Le 1er janvier 1999, la troisième phase-U.E.M. entre en vigueur. Les taux de change des monnaies des onze Etats-membres participant se fixent irrévocablement ; une politique monétaire unique est mise en œuvre sous la responsabilité de la B.C.E. L’euro est introduit en 1999 dans la zone euro (pour les marchés financiers).

Le 1er janvier 2001, la Grèce parvient à se hisser au rang des pays pouvant adopter l’euro.

Le 1er janvier 2002, l’euro apparaît comme monnaie fiduciaire dans la zone euro.

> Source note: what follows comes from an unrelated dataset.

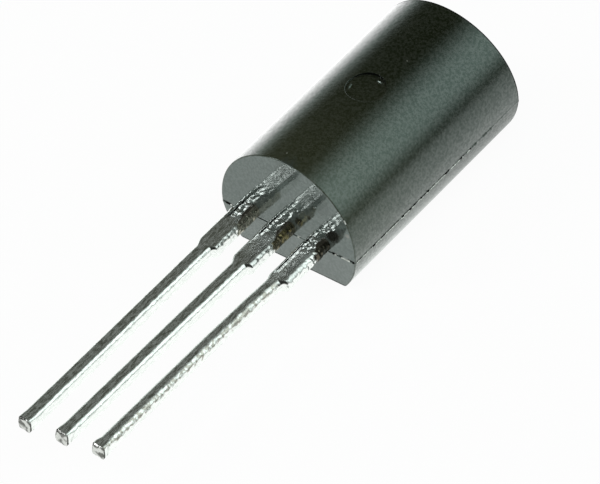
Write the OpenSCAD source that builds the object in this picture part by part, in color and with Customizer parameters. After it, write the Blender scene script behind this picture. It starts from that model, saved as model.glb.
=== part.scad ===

[1]Loi du 17 germinal an XI.

[2]Mais avec aussi des pays associés (par accords bilatéraux) : Autriche-Hongrie, Crète, Espagne, Finlande, Lichtenstein, Monaco, Roumanie, Russie, Saint-Marin, Suède, Vatican ; des pays alignés (unilatéralement) : Argentine, Brésil, Bulgarie, Chili, Haïti, Indes occidentales danoises, Luxembourg, Pérou, République dominicaine, Serbie, Venezuela ; des pays sous statut colonial : Comores, Congo, Erythrée, Porto Rico, Tunisie.

[3]Le Brésil, l’Egypte et tous les pays du Commonwealth, excepté le Canada, en font partie. Tous entretiennent alors des relations commerciales avec le Royaume-Uni et ont avantage à rattacher leur monnaie à la livre sterling plutôt que de maintenir la parité à l’égard de l’or. De fait, la convertibilité de la livre en or est abolie.

[4]La monnaie de ces pays reste convertible en or jusqu’en 1936 lorsque le franc est dévalué et met fin au Bloc-or.